- **DATA SEGMENT**:
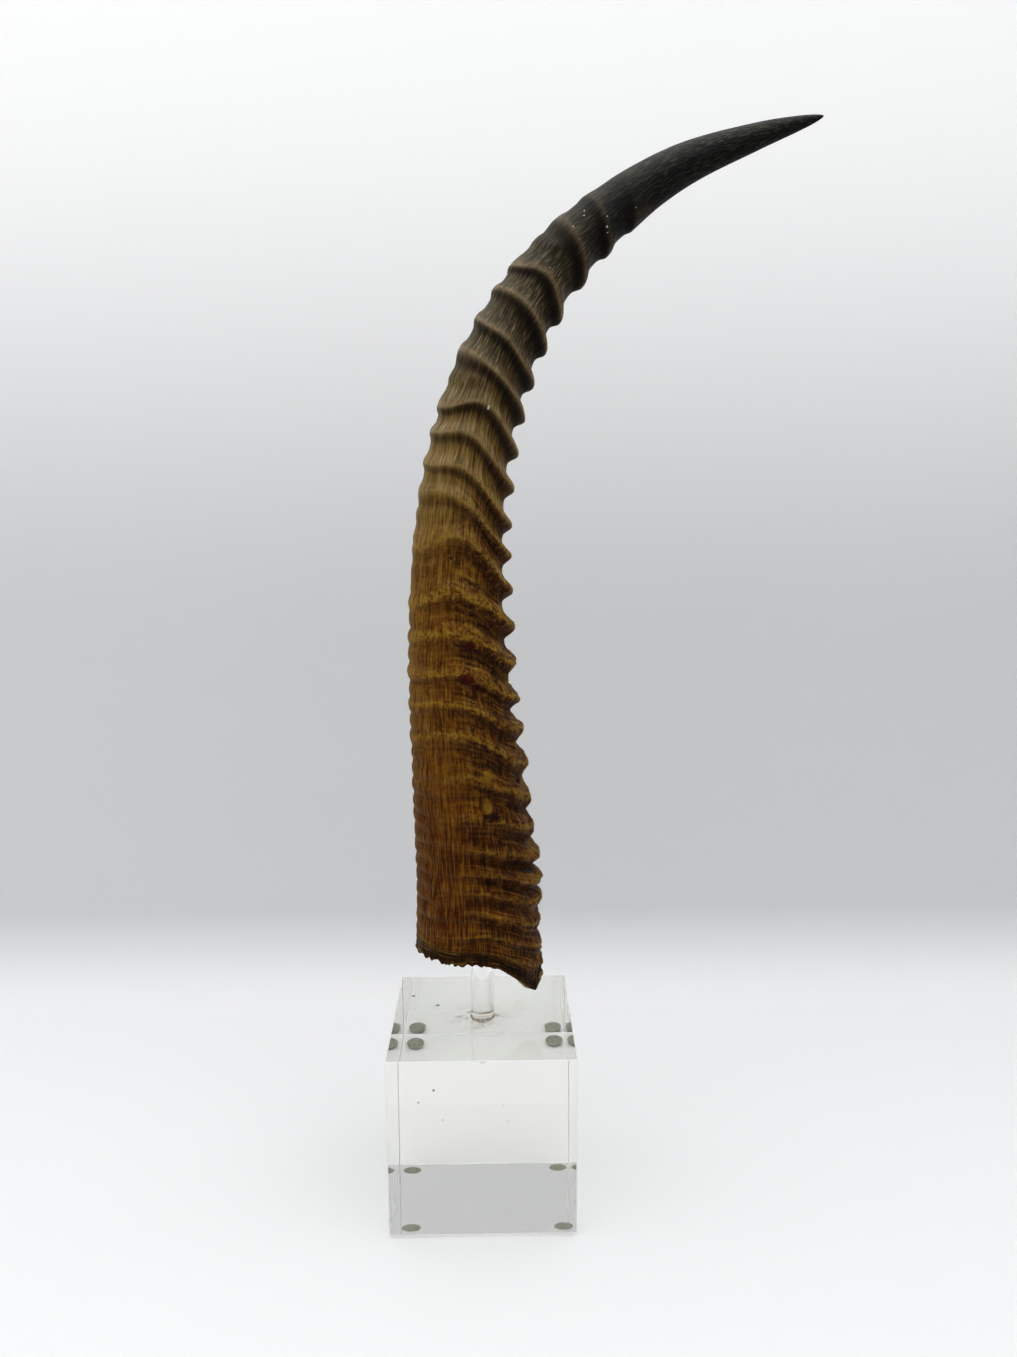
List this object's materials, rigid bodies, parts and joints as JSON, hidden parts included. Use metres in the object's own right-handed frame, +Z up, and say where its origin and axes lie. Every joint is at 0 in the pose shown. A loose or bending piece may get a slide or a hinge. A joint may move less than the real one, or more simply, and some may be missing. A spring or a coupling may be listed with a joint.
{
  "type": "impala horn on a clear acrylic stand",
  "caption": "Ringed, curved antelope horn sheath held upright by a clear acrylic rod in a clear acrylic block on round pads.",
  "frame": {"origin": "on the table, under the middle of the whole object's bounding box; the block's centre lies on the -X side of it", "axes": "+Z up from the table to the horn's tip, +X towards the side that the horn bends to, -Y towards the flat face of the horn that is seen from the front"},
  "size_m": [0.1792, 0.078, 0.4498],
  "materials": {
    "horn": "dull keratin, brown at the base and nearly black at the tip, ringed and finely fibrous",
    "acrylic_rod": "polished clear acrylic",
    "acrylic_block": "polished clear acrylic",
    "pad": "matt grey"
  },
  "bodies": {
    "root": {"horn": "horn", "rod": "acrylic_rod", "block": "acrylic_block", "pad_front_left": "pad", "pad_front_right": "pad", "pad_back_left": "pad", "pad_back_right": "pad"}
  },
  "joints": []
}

- **EXERCISE**:
Return all of the data word for word.

- **FULL ANSWER**:
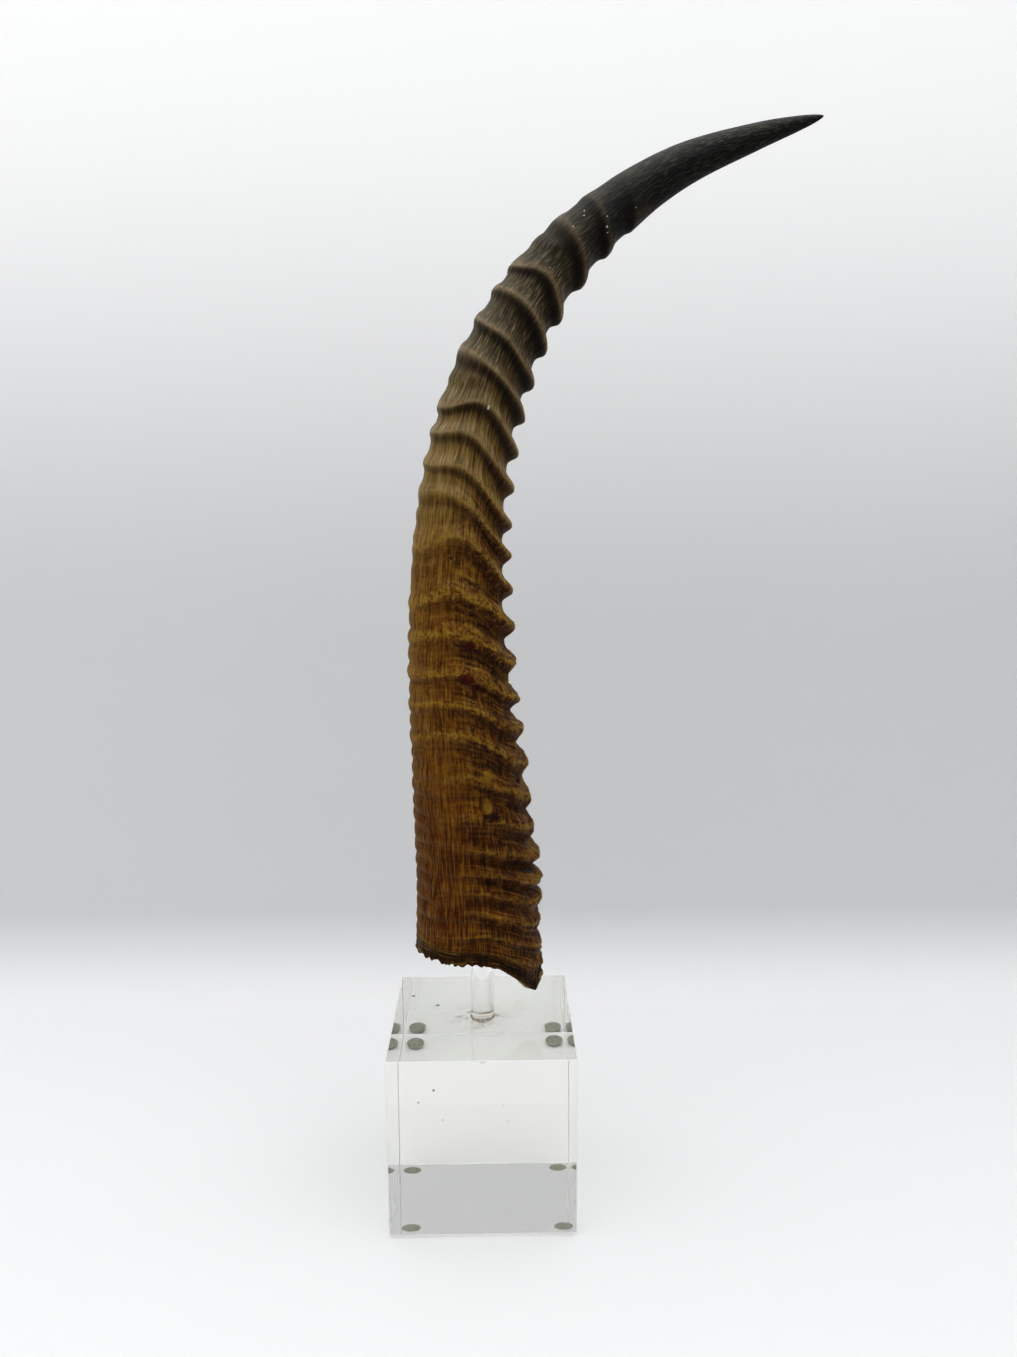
List this object's materials, rigid bodies, parts and joints as JSON, hidden parts included. Use metres in the object's own right-handed frame, +Z up, and say where its origin and axes lie. Every joint is at 0 in the pose shown. A loose or bending piece may get a slide or a hinge. A joint may move less than the real one, or more simply, and some may be missing. A spring or a coupling may be listed with a joint.
{
  "type": "impala horn on a clear acrylic stand",
  "caption": "Ringed, curved antelope horn sheath held upright by a clear acrylic rod in a clear acrylic block on round pads.",
  "frame": {"origin": "on the table, under the middle of the whole object's bounding box; the block's centre lies on the -X side of it", "axes": "+Z up from the table to the horn's tip, +X towards the side that the horn bends to, -Y towards the flat face of the horn that is seen from the front"},
  "size_m": [0.1792, 0.078, 0.4498],
  "materials": {
    "horn": "dull keratin, brown at the base and nearly black at the tip, ringed and finely fibrous",
    "acrylic_rod": "polished clear acrylic",
    "acrylic_block": "polished clear acrylic",
    "pad": "matt grey"
  },
  "bodies": {
    "root": {"horn": "horn", "rod": "acrylic_rod", "block": "acrylic_block", "pad_front_left": "pad", "pad_front_right": "pad", "pad_back_left": "pad", "pad_back_right": "pad"}
  },
  "joints": []
}